Always set buy-stops with these shorts, but RSX tends to gap alot on the open and is only good for swing trading.


Charts and Coffee has an excellent discussion about the bearish technicals although I'm not so sure I'd put much stock in her sentiment indicator using Google Trends. I really like the idea of pursuing an objective sentiment indicator, however, website trends are not proven and I would add that while "bear market" illicits a decreasing volume of web traffic, so does "bull market" over the last few weeks. Of course, we could surmise that there is a general complacency about all things related to the stock market, but I'm still unconvinced this sentiment indicator is valuable... and C&C also recognizes this weakness.

Teresa Lo uses the 52-week high/low oscillators via Justin Mamis, and I guess I would defer to her judgement on this issue, although the oscillators tend to give little actionable information on a shorter time frame.

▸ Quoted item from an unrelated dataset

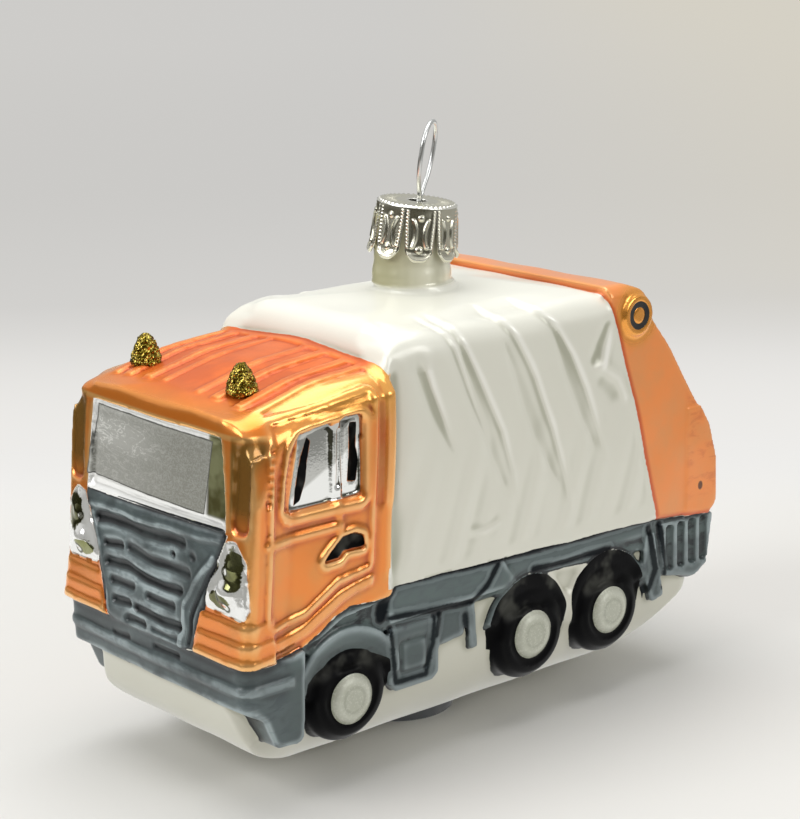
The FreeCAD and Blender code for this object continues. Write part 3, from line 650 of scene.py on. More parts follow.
def markPaints(obj, p, reach=0.0016):  # how far inside its own lacquer each point lies, mm
    gaps = lacquerGaps(points(obj), reach)
    x, y, z = points(obj).T * 1000
    limit, far = reach * 1000, 9

    def within(outline, u=x):
        return np.clip(polygonGap(u, z, outline), -limit, far)

    flankY, frontX = p["flanks"]
    front, side = np.where(x > frontX, 0, far), np.where(np.abs(y) > flankY, 0, far)
    for key, u, off in (("front", y, front), ("side", x, side)):
        for paint, outline in p[key]:
            gaps[paint] = np.minimum(gaps[paint], within(outline, u) + off)
    hubs, tyres = wheelGaps(x, z, p)
    between = within(p["between"])
    gaps["pearl"] = np.minimum(gaps["pearl"], np.maximum(between, 0.3 - tyres) + side)
    onWheel = (side == 0) & (np.abs(x) < 45) & (z < 30)
    gaps["black"] = np.where(onWheel, np.maximum(tyres, p["hub"] - hubs), gaps["black"])
    gaps["glitter"] = np.where(onWheel, hubs - p["hub"], gaps["glitter"])
    heelX, lean, leanTop, leanHigh = p["heel"]
    heel = heelX + lean * ramp(leanTop - z, 0, leanHigh)
    cabFoot = np.maximum(gaps["orange"], np.clip(heel - x, -limit, far))
    atHeel = (side == 0) & (x > 12) & (x < 30) & (z < 49)
    gaps["orange"] = np.where(atHeel, cabFoot, gaps["orange"])
    behind = np.minimum(gaps["pearl"], np.maximum(x - heel, 0))
    gaps["pearl"] = np.where(atHeel & (z > 32), behind, gaps["pearl"])
    radius, lowest, clear, wider = p["arch"]
    arch = onWheel & (hubs < radius) & (z > lowest) & (between > clear)
    gaps["pearl"] = np.where(arch, gaps["pearl"] + wider, gaps["pearl"])
    wash = np.min([lineGap(x, z, line) - half for line, half in p["wash"]], axis=0)
    addField(obj, "hubGap", hubs)
    addField(obj, "wash", np.clip(wash, -1, 6) + side)
    addField(obj, "frost", np.where(x > frontX, -polygonGap(y, z, p["frost"]), -far))
    onDoor = (side == 0) & (x < frontX) & (z > 30)
    laidOver = {"grey": (("black", "glitter"), arch), "orange": (("silver", "black"), onDoor)}
    for paint, gap in gaps.items():
        others = {other: g for other, g in gaps.items() if other != paint}
        field = np.min(list(others.values()), axis=0) - gap
        if paint in laidOver:  # it runs on under these paints
            over, where = laidOver[paint]
            own = np.min([gap] + [others.pop(other) for other in over], axis=0)
            rest = np.min(list(others.values()), axis=0)
            field = np.where(where, np.maximum(field, np.minimum(rest - own, limit)), field)
        addField(obj, paint, field)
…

Regardless, Charts and Coffee has a top-notch review of the markets tonight and it is recommended.

Thursday, July 2, 2009

Why day trading has been so hard


Dr. Brett has quantified something that I have felt lately: the market has been gapping up and down on the open and the daily changes throughout the trading day have been muted. This makes trading positions intra-day very difficult if not impossible.

I would add that most of the daily change has been in the first 1/2 hour which leaves the rest of the day to listen to the crickets.

Because of this, I have pretty much refrained from day-trading and almost exclusively doing swing trades now.

Here we go...

RSX had a 1-2-3 formation (which corresponds to Elliot 1-5) from the March lows to June 1st. It looks like we had the a-b-c correction and may be starting a new Elliot 1-5 with a bearish motive. (Sorry I didn't put in all the numbers) The bear flag in white would be Wave 2 of a new bearish motive.

Currently, I am short this position.







XL is shown as a "winner" in Teresa Lo's workbook, but it's at the top of the momo chart which means this could be topping. She made a special comment regarding this stock as a "Three Little Indians" topping formation.